Imprenditori illuminati. La diffusione del welfare aziendale che porta vantaggi per tutti
Varie forme di welfare aziendale si stanno diffondendo sempre di più e in modo sempre più sofisticato.
Dalle mie parti – ma forse anche dalle vostre – ci si rammenta vicendevolmente che, una volta morti, i soldi restano qui: non ci porta via nulla nell’aldilà. Serve a ricordare che l’accumulo fine a se stesso non ha senso; e che quindi non sarebbe una brutta idea, quella di fare del bene.

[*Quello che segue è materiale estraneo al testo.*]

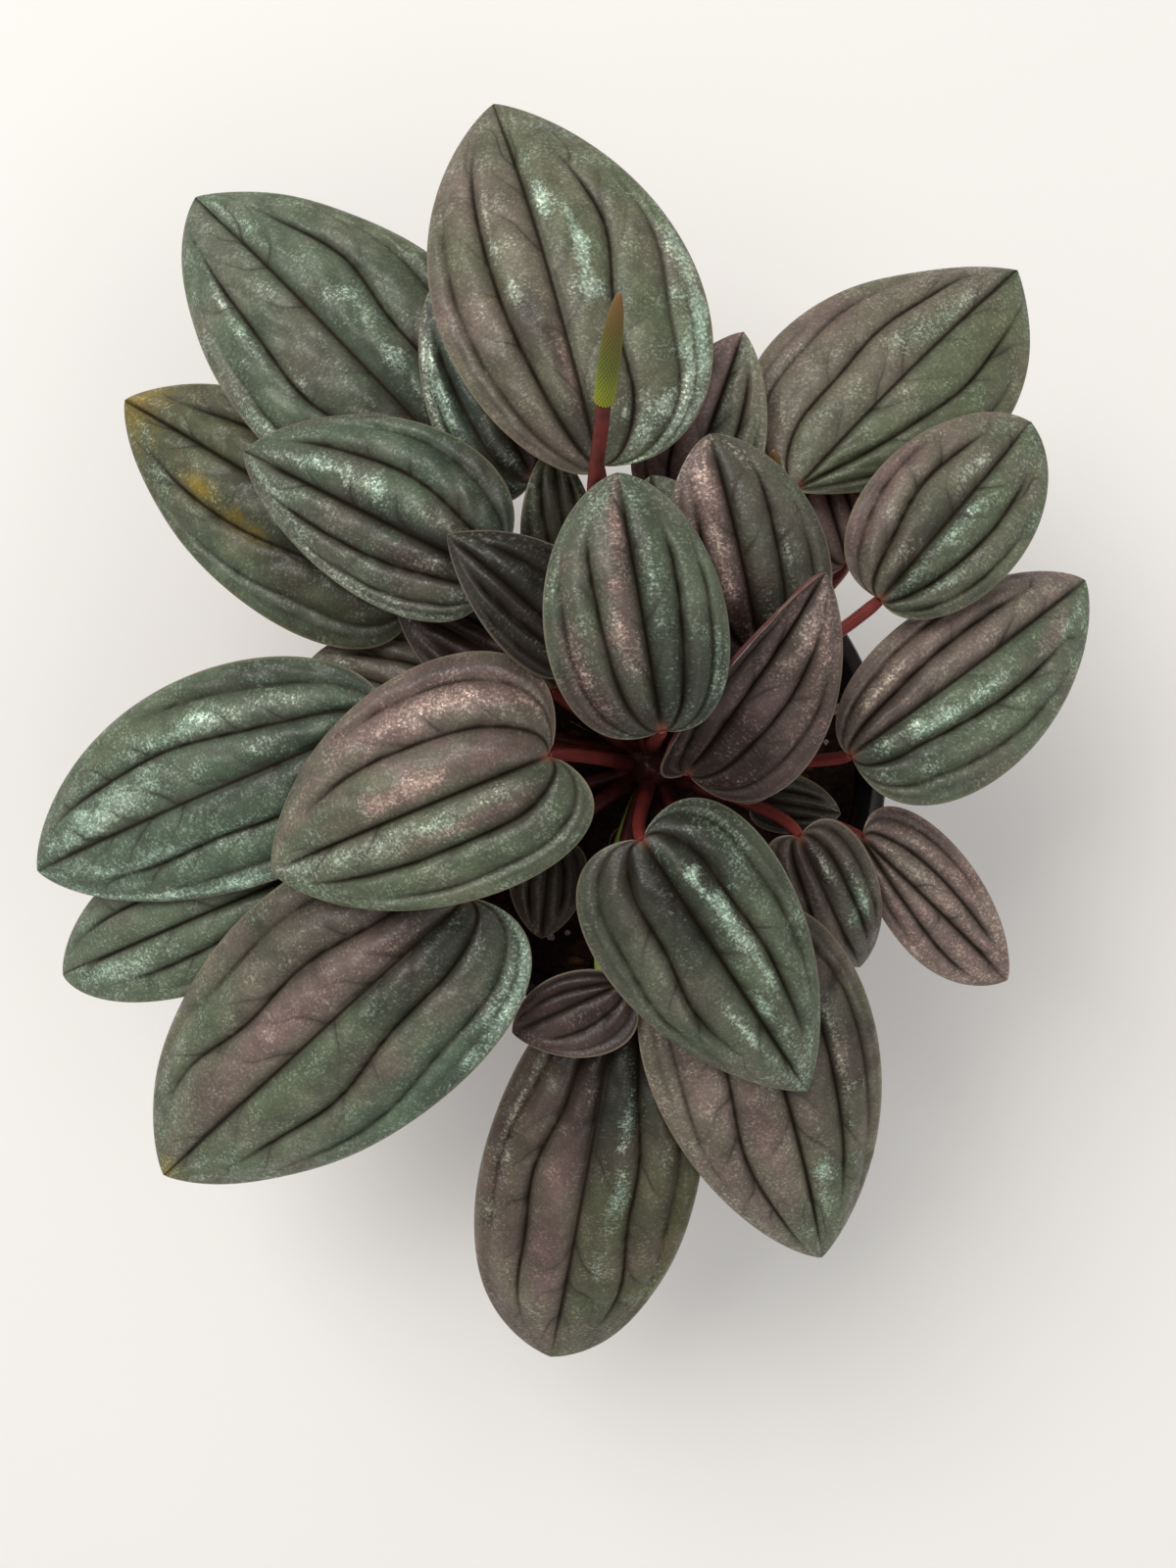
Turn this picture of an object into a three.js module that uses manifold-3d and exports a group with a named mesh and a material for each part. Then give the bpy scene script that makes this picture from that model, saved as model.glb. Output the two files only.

Lo si può ricordare pure a quegli imprenditori molto attenti a quanto s’intascano dalle proprie attività. Un po’ meno, alle condizioni economiche dei propri dipendenti e collaboratori. Perché stona – usiamo questo verbo – cambiare l’ennesima Porsche e al contempo lesinare sui contratti e le retribuzioni…
Nel Veneto tanto benestante quanto solidale, sta forse cambiando il vento. Un imprenditore vicentino (Vinicio Bulla, della Rivit spa) stacca assegni mensili discretamente corposi a favore dei figli delle proprie dipendenti: soldi che coprono la maternità, l’asilo nido, la scuola materna. Dice: vedo tante carrozzelle per anziani come me, e poche carrozzine per neonati. E anche: non voglio morire con i soldi fermi in banca.
Un suo collega, sempre vicentino (Brazzale, prodotti caseari), ha deciso che vanno incentivate le nascite: quindi corposo bonus bebè sia ai dipendenti italiani che a quelli dello stabilimento in Slovacchia. E poi welfare aziendale e, soprattutto, ferie solidali.
Quest’ultima è una scelta che riguarda altre aziende venete, maturata anche “grazie” a un caso accaduto qualche tempo fa: a una collega in forte difficoltà, i dipendenti di una realtà vicentina “regalarono” i loro giorni di ferie. E queste forme di welfare aziendale si stanno diffondendo sempre di più e in modo sempre più sofisticato. Se non per generosità, per interesse: un lavoratore motivato e soddisfatto ha un attaccamento aziendale che dà i suoi frutti.
Così il colosso agroalimentare Veronesi (Aia, Negroni, Montorsi…) di Verona nei giorni scorsi ha fatto una proposta ai suoi 8mila dipendenti: o un premio di produzione da ben 8mila euro a testa nei prossimi 4 anni – pagabile subito, però tassato in busta paga – o l’adesione a una forma di welfare che prevede assistenza sanitaria e sociale per chi ha familiari anziani o non autosufficienti, istruzione, previdenza complementare, voucher per acquisti, attività ricreative, tablet per i figli, micronidi… Il tutto da decidersi entro un termine tassativo.
Oltre 60 milioni di euro redistribuiti, frutto di accordi sindacali pragmatici per entrambe le parti. Senza parlare del fatto che in simili aziende faresti la coda per entrarci. Com’è successo alla Rivit un minuto dopo che la notizia è diventata di pubblico dominio.